9月にはファイナンシャル・ジャーナリストの竹川美奈子氏をお招きし、「20・30代投資初心者向けつみップオンライン」を開催しました。資産形成を自分ごととして考え、資産形成にあてる資金を給与から最初に取り置く仕組みを作り、長期分散投資を非課税口座で行うこと。そして、続けることの大事さを説明して頂きました。
竹川美奈子氏のつみップの様子 |
証券監督者国際機構(IOSCO)が推進する世界投資者週間(World Investor Week)にあわせて、10月には日本経済新聞社の田村正之氏をお招きし、「40代投資初心者向けつみップオンライン」を開催しました。田村氏は、年金は長生きリスクなどに備える保険であり、長く働くことで年金は増やせること、その上でNISAやiDeCo(個人型確定拠出年金)も活用し、より充実した資産形成が目指せるとお話し下さいました。
田村正之氏のつみップの様子 |
参加者からは、「移動時間がないため時間的に参加しやすかった」、「地方からでも参加できる」など、オンライン開催のメリットを挙げる声が多く寄せられました。実際に、北は北海道、南は沖縄と幅広い地域からのご参加がありました。また、質問や意見をチャット欄に書き込んでもらったため、「リアルタイムで質問に答えてもらえたので疑問が解消された」という双方向ならではのコメントも頂きました。

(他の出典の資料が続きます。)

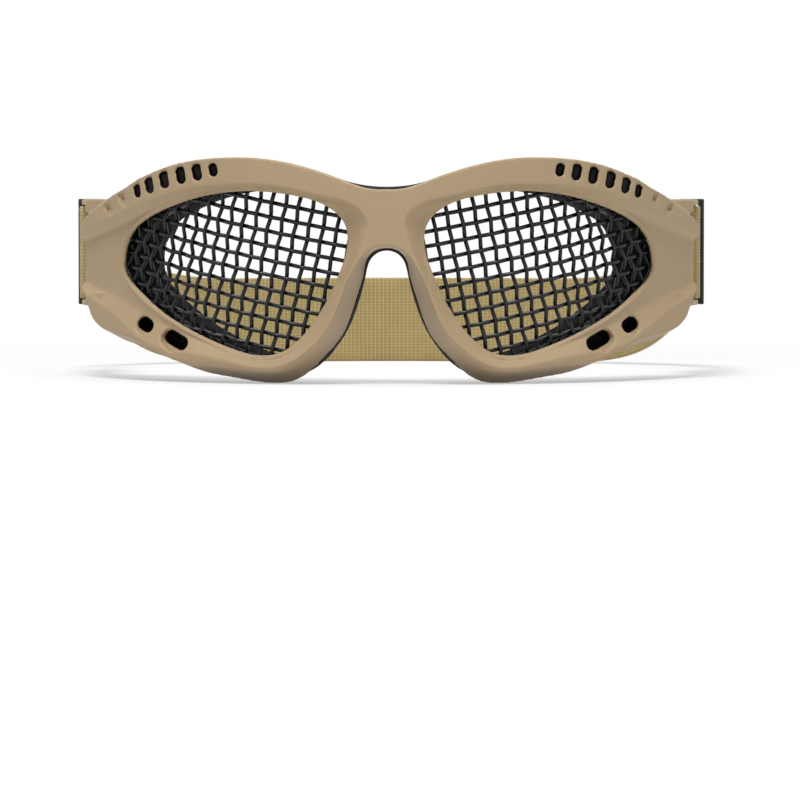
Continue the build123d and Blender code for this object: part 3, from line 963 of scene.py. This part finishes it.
@dataclass
class WovenLens:
    """Plain-woven wire cloth of one lens, curved with the frame.

    Depth is behind the recess floor, and the wires reach so far outside the opening, into the rim.
    """

    side: Side
    pitch: float = 3.63
    wire: float = 1.06
    crimp: float = 0.53
    turn: float = math.radians(11.0)
    depth: float = 2.5
    steps: int = 7
    sides: int = 8
    wires_each_way: int = 14
    shortest: float = 4.0
    reach: float = 0.95
    crossing_rounds: int = 6
    trim_steps: int = 41
    same_place: float = 1e-6
    outline: LensOutline = LensOutline()

    def __post_init__(self) -> None:
        """Works out the sheet's middle and the outline that the wires reach."""
        self.floor = self.outline.floor
        self.middle = self.outline.places().mean(0)
        self.edge = self.outline.ring(self.reach)
        self.sheet_radius = self.floor.radius - self.depth
        self.step = self.pitch / math.cos(self.turn)
        self.slope = math.tan(self.turn)
        self.middle_turn = self.middle[0] / self.floor.radius

    def _crossing(self, weft: int, warp: int) -> Place:
        """Where two wires cross on the sheet.

        Args:
            weft: Number of the wire across, from the middle.
            warp: Number of the upright wire, from the middle.

        Returns:
            Turn round the sheet and height.
        """
        turn = self.middle_turn + warp * self.step / self.sheet_radius
        height = 0.0
        for _ in range(self.crossing_rounds):
            across = self.sheet_radius * math.sin(turn - self.middle_turn)
            height = self.middle[1] + weft * self.step + self.slope * across
            lean = math.asin(self.slope * (height - self.middle[1]) / self.sheet_radius)
            turn = self.middle_turn + warp * self.step / self.sheet_radius - lean
        return turn, height

    def _wire(self, weave: Weave, number: int) -> list[Point]:
        """Stations of one wire, trimmed inside the rim.

        Args:
            weave: Direction of the wire.
            number: Its number from the middle.

        Returns:
            Turn, height and side of the sheet at each station.
        """
        crossings = []
        for other in range(-self.wires_each_way, self.wires_each_way + 1):
            weft, warp = (number, other) if weave is Weave.WEFT else (other, number)
            over = ((weft + warp) % 2 == 0) == (weave is Weave.WEFT)
            crossings.append((*self._crossing(weft, warp), 1.0 if over else -1.0))
        starts, ends = np.array(crossings[:-1])[:, None], np.array(crossings[1:])[:, None]
        spans = starts + (ends - starts) * np.linspace(0, 1, self.trim_steps)[None, :, None]
        inside = within(self.edge, spans[..., 0].ravel() * self.floor.radius, spans[..., 1].ravel())
        kept: list[Point] = []
        for span, held in zip(spans, inside.reshape(spans.shape[:2])):
            for spot in span[held][[0, -1]] if held.any() else ():
                if not kept or math.dist(spot[:2], kept[-1][:2]) > self.same_place:
                    kept.append(tuple(spot))
        return kept

    def _guide(self, weave: Weave) -> bpy.types.Object:
        """Lines through the stations of all wires of one direction.

        Args:
            weave: Direction of the wires.

        Returns:
            Mesh of edges, with the attributes "outward" and "over" at each station.
        """
        points, normals, lifts, edges = [], [], [], []
        for number in range(-self.wires_each_way, self.wires_each_way + 1):
            kept = self._wire(weave, number)
            if len(kept) < 2:
                continue
            first, last = kept[0], kept[-1]
            if math.hypot((last[0] - first[0]) * self.sheet_radius, last[1] - first[1]) < self.shortest:
                continue
            edges += [(len(points) + step, len(points) + step + 1) for step in range(len(kept) - 1)]
            for turn, height, lift in kept:
                x, y = self.side.sign * math.sin(turn), -math.cos(turn)
                points.append((self.sheet_radius * x, self.floor.centre + self.sheet_radius * y, height))
                normals.append((x, y, 0.0))
                lifts.append(lift)
        guide = mesh_object(f"{weave.value}_guide", in_row(np.array(points)), edges, [])
        outward = guide.data.attributes.new("outward", "FLOAT_VECTOR", "POINT")
        outward.data.foreach_set("vector", np.array(normals, np.float32).ravel())
        over = guide.data.attributes.new("over", "FLOAT", "POINT")
        over.data.foreach_set("value", np.array(lifts, np.float32))
        return guide

    def _wire_tree(self, material: bpy.types.Material) -> GeometryTree:
        """Tree that crimps each guide line over and under and gives it a round section.

        Args:
            material: Material of the wires.

        Returns:
            The finished tree.
        """
        tree = GeometryTree("crimped_wire", material)
        radius = tree.size("Wire radius", self.wire / 2 * MM)
        crimp = tree.size("Crimp height", self.crimp * MM)
        steps = tree.size("Steps per mesh", self.steps)
        sides = tree.size("Sides", self.sides)
        named = "GeometryNodeInputNamedAttribute"
        outward = tree.node(named, {"data_type": "FLOAT_VECTOR"}, {"Name": "outward"})
        over = tree.node(named, {"data_type": "FLOAT"}, {"Name": "over"})
        inputs = {0: outward, "Scale": over * crimp}
        offset = tree.node("ShaderNodeVectorMath", {"operation": "SCALE"}, inputs)
        lifted = tree.node("GeometryNodeSetPosition", {}, {"Geometry": tree.guide, "Offset": offset})
        lines = tree.node("GeometryNodeMeshToCurve", {}, {0: lifted})
        smooth = tree.node("GeometryNodeCurveSplineType", {"spline_type": "CATMULL_ROM"}, {"Curve": lines})
        fine = tree.node("GeometryNodeSetSplineResolution", {}, {"Geometry": smooth, "Resolution": steps})
        tree.finish(tree.tube(fine, sides, radius))
        return tree

    def build(self, material: bpy.types.Material) -> list[bpy.types.Object]:
        """Makes the warp and the weft of the lens.

        Args:
            material: Material of the wires.

        Returns:
            The two finished pieces.
        """
        pieces = []
        tree = self._wire_tree(material)
        for weave in Weave:
            piece = tree.apply(f"{self.side.value}_{weave.value}_wires", self._guide(weave))
            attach(piece, "frame")
            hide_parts(self.side.node(f"mesh_{weave.value}"))
            pieces.append(piece)
        return pieces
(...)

5月のつみップは要旨、9月・10月のつみップについては資料と動画をNISA特設サイト※に公開しておりますので、ぜひご覧ください。
※ NISA特設サイト「つみたてNISA Meetup」:https://www.fsa.go.jp/policy/nisa2/opinion/index.html
先月の金融庁の主な取組み(2020年10月1日~10月30日)
・日銀レビュー「共通シナリオに基づく一斉ストレステスト」(10月6日)
・10月7日、金融審議会「銀行制度等ワーキング・グループ」(第2回)を開催(10月7日)

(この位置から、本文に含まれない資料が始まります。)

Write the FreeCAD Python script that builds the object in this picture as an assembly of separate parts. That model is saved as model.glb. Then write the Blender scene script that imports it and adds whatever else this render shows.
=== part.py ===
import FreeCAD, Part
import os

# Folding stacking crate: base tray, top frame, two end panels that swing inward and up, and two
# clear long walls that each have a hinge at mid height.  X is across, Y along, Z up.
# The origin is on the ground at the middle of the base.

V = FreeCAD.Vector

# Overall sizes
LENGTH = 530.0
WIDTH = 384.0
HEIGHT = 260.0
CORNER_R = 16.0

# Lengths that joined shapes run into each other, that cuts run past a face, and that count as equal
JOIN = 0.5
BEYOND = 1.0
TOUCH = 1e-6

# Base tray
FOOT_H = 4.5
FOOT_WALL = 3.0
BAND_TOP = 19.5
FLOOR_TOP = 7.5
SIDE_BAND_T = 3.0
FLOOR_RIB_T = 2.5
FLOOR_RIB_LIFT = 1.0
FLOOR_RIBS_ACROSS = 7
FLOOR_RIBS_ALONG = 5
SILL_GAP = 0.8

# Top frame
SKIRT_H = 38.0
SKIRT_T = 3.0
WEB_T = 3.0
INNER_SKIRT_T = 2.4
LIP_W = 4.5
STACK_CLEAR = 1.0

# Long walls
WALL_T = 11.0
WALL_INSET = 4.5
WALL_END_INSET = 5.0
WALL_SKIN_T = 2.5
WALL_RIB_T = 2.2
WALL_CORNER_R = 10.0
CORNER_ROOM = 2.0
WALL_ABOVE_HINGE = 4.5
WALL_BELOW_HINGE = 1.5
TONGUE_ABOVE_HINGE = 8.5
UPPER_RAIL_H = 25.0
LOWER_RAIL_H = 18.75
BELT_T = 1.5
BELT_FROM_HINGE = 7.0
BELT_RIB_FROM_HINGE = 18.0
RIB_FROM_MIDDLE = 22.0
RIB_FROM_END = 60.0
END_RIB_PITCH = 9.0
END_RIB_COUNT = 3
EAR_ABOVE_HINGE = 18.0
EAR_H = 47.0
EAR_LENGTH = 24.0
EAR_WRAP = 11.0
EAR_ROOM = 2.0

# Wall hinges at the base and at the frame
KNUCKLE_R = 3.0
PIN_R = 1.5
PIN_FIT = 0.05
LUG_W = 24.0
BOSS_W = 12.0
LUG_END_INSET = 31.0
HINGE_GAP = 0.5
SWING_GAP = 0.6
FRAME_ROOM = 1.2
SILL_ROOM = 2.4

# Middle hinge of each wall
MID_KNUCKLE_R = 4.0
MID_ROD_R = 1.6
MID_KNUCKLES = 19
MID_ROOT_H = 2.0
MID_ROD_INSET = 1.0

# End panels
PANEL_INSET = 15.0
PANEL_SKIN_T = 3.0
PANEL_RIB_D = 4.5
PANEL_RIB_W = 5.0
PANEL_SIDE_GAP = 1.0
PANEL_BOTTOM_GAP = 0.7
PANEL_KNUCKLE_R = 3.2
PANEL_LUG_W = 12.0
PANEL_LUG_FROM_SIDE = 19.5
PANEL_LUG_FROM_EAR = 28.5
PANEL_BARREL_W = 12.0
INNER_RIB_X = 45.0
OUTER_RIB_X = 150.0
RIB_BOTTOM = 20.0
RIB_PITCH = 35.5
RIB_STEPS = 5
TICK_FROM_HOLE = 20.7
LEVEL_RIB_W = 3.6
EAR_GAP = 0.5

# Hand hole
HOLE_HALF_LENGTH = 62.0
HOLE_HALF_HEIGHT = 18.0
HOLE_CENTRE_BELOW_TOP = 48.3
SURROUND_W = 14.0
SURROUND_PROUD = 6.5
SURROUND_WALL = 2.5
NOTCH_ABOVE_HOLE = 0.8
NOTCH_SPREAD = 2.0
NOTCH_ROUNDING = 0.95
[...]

・偽造キャッシュカード問題等に対する対応状況(令和2年3月末)(10月7日)
・偽造キャッシュカード等による被害発生等の状況(10月7日)
・NISA・ジュニアNISA口座の利用状況に関する調査結果(2020年6月末時点)(10月7日)
・関東財務局が「令和2年台風第14号に伴う災害に対する金融上の措置について」を要請(10月12日)
・10月12日、金融審議会「市場制度ワーキング・グループ」(第1回)を開催(10月12日)
・「金融業界横断的なサイバーセキュリティ演習(Delta Wall 5)」を実施(10月13日)
・第13回「金融庁・日本銀行連絡会」を開催(10月13日)
・IOSCO・Committee1次期議長として園田企画市場局企業開示課会計調整室長 兼 総合政策局総務課国際室国際証券規制調整官を再任(10月14日)
・身に覚えのないキャッシュレス決済サービスを通じた銀行口座からの不正な出金にご注意ください!(10月14日)
・金融仲介機能の発揮に向けたプログレスレポート(10月14日)
・主要行等及び地域銀行の「金融仲介の取組状況を客観的に評価できる指標群(KPI)」一覧及び公表状況(10月14日)
・企業アンケート調査の結果(10月14日)
・氷見野長官、国際金融協会(IIF)年次総会において基調講演(10月16日)
・10月20日、「スチュワードシップ・コード及びコーポレートガバナンス・コードのフォローアップ会議」(第20回)を開催(10月19日)
・10月21日、金融審議会「銀行制度等ワーキング・グループ」(第3回)を開催(10月21日)
・後見制度支援預貯金・後見制度支援信託の導入状況調査の結果(10月23日)
・10月26日、金融審議会「市場制度ワーキング・グループ」(第2回)を開催(10月26日)
・「Regional Banking Summit (Re:ing/SUM)」×「日経地方創生フォーラム」(名古屋会場)を11月23日に開催することを公表(10月29日)
・IAIGs等向けモニタリングレポート(10月30日)
・成年年齢引下げに向けた貸金業界の貸付方針・取組状況等(10月30日)
・金融機関における貸付条件の変更等の状況について 更新(10月30日)
編集後記
1日の東京証券取引所のシステム障害に始まり、10月はとても多くのご質問や取材を頂きました。今月号のアクセスFSAではそのようなご関心の高い話題をできるだけ広く網羅するよう腐心したつもりです。国際金融都市、地域金融、国民の資産形成、銀行口座からの不正出金・・・そして半沢直樹。
私自身、原作のファンで『ロスジェネの逆襲』が単行本化されたときには、新刊を購入して池井戸潤先生にサインを頂いておりました。金融の力でこの世界を良くしたいという思いは、この業界に携わる者の一人として、引き続き強く持っていきたいと思います。